* **SET EXERCISE**
Repeat the listing in full, word for word.

* **DATA BLOCK**
--- Start ---

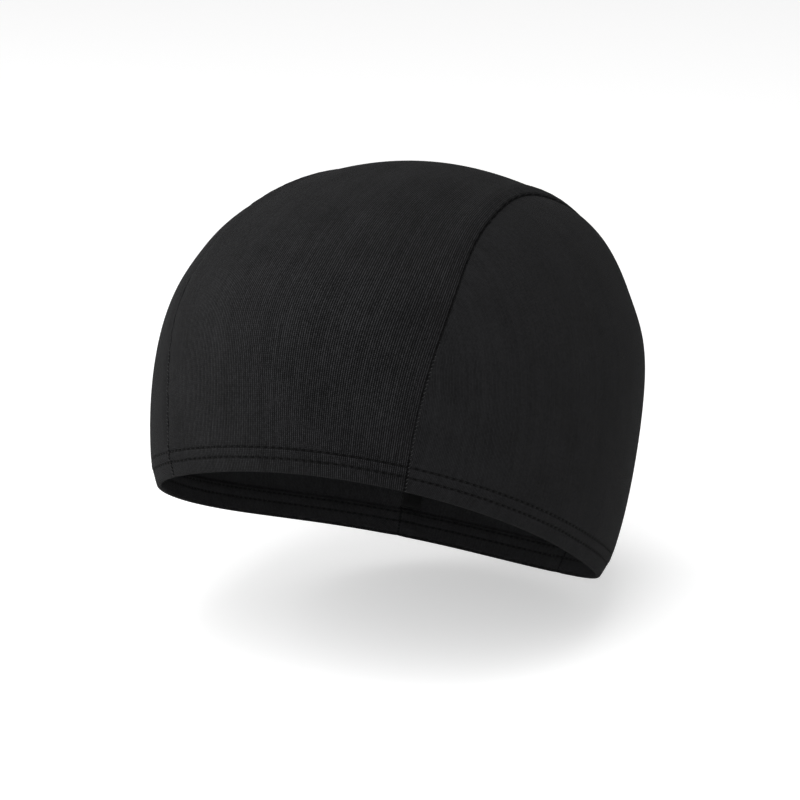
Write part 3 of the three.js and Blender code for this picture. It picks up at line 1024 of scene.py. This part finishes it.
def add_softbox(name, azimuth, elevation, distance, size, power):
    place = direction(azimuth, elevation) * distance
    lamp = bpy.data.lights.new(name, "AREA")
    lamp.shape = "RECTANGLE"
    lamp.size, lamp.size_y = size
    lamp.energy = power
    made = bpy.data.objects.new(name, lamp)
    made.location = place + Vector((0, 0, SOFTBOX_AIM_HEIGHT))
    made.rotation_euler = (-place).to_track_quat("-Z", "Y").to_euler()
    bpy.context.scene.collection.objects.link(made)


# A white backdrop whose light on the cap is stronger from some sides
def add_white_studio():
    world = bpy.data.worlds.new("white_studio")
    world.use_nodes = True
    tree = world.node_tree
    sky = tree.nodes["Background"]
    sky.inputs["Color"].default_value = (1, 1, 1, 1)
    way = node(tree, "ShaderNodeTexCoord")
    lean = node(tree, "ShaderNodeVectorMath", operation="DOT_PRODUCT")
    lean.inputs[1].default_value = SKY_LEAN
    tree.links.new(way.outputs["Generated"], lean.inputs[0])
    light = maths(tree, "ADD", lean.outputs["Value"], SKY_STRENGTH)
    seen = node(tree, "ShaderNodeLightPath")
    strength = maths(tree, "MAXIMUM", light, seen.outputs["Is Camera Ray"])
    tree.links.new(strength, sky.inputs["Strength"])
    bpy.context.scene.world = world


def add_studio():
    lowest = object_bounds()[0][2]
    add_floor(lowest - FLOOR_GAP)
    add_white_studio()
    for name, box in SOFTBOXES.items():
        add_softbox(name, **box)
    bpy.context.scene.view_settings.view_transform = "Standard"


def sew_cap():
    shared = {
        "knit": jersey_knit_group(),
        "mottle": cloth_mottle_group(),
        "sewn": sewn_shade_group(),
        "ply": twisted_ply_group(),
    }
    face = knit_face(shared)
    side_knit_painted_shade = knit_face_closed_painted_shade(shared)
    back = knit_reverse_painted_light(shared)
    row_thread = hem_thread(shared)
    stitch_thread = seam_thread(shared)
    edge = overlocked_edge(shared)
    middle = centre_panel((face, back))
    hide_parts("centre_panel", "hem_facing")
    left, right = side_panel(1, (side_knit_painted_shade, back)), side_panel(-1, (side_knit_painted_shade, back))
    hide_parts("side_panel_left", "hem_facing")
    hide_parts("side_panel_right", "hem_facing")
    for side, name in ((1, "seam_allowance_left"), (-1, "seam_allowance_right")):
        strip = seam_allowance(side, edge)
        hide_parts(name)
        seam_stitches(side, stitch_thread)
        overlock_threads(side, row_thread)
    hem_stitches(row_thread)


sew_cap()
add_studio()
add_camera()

--- End ---

* **FULL RESPONSE**
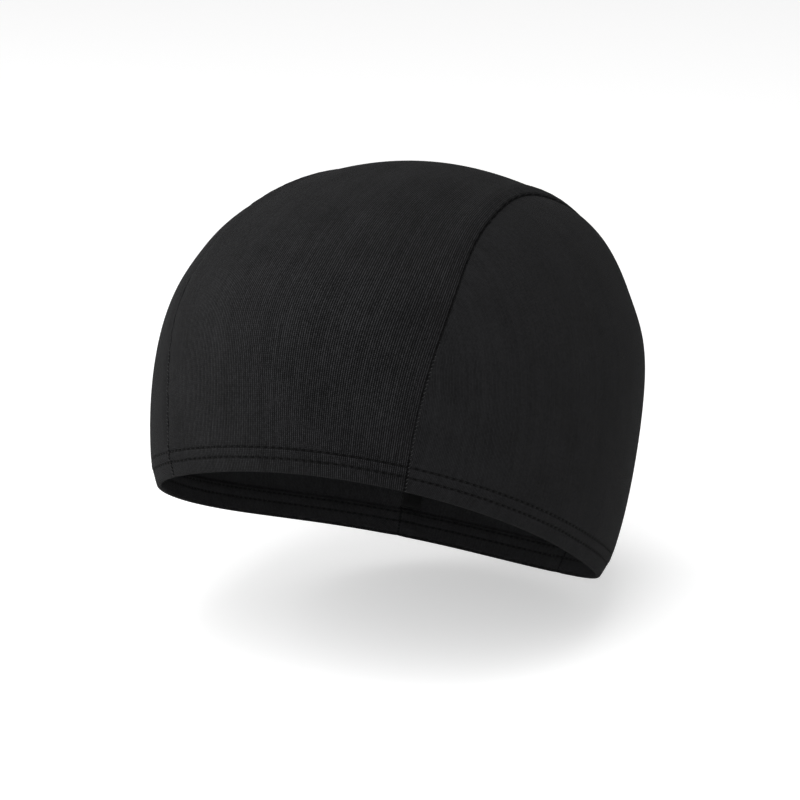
Write part 3 of the three.js and Blender code for this picture. It picks up at line 1024 of scene.py. This part finishes it.
def add_softbox(name, azimuth, elevation, distance, size, power):
    place = direction(azimuth, elevation) * distance
    lamp = bpy.data.lights.new(name, "AREA")
    lamp.shape = "RECTANGLE"
    lamp.size, lamp.size_y = size
    lamp.energy = power
    made = bpy.data.objects.new(name, lamp)
    made.location = place + Vector((0, 0, SOFTBOX_AIM_HEIGHT))
    made.rotation_euler = (-place).to_track_quat("-Z", "Y").to_euler()
    bpy.context.scene.collection.objects.link(made)


# A white backdrop whose light on the cap is stronger from some sides
def add_white_studio():
    world = bpy.data.worlds.new("white_studio")
    world.use_nodes = True
    tree = world.node_tree
    sky = tree.nodes["Background"]
    sky.inputs["Color"].default_value = (1, 1, 1, 1)
    way = node(tree, "ShaderNodeTexCoord")
    lean = node(tree, "ShaderNodeVectorMath", operation="DOT_PRODUCT")
    lean.inputs[1].default_value = SKY_LEAN
    tree.links.new(way.outputs["Generated"], lean.inputs[0])
    light = maths(tree, "ADD", lean.outputs["Value"], SKY_STRENGTH)
    seen = node(tree, "ShaderNodeLightPath")
    strength = maths(tree, "MAXIMUM", light, seen.outputs["Is Camera Ray"])
    tree.links.new(strength, sky.inputs["Strength"])
    bpy.context.scene.world = world


def add_studio():
    lowest = object_bounds()[0][2]
    add_floor(lowest - FLOOR_GAP)
    add_white_studio()
    for name, box in SOFTBOXES.items():
        add_softbox(name, **box)
    bpy.context.scene.view_settings.view_transform = "Standard"


def sew_cap():
    shared = {
        "knit": jersey_knit_group(),
        "mottle": cloth_mottle_group(),
        "sewn": sewn_shade_group(),
        "ply": twisted_ply_group(),
    }
    face = knit_face(shared)
    side_knit_painted_shade = knit_face_closed_painted_shade(shared)
    back = knit_reverse_painted_light(shared)
    row_thread = hem_thread(shared)
    stitch_thread = seam_thread(shared)
    edge = overlocked_edge(shared)
    middle = centre_panel((face, back))
    hide_parts("centre_panel", "hem_facing")
    left, right = side_panel(1, (side_knit_painted_shade, back)), side_panel(-1, (side_knit_painted_shade, back))
    hide_parts("side_panel_left", "hem_facing")
    hide_parts("side_panel_right", "hem_facing")
    for side, name in ((1, "seam_allowance_left"), (-1, "seam_allowance_right")):
        strip = seam_allowance(side, edge)
        hide_parts(name)
        seam_stitches(side, stitch_thread)
        overlock_threads(side, row_thread)
    hem_stitches(row_thread)


sew_cap()
add_studio()
add_camera()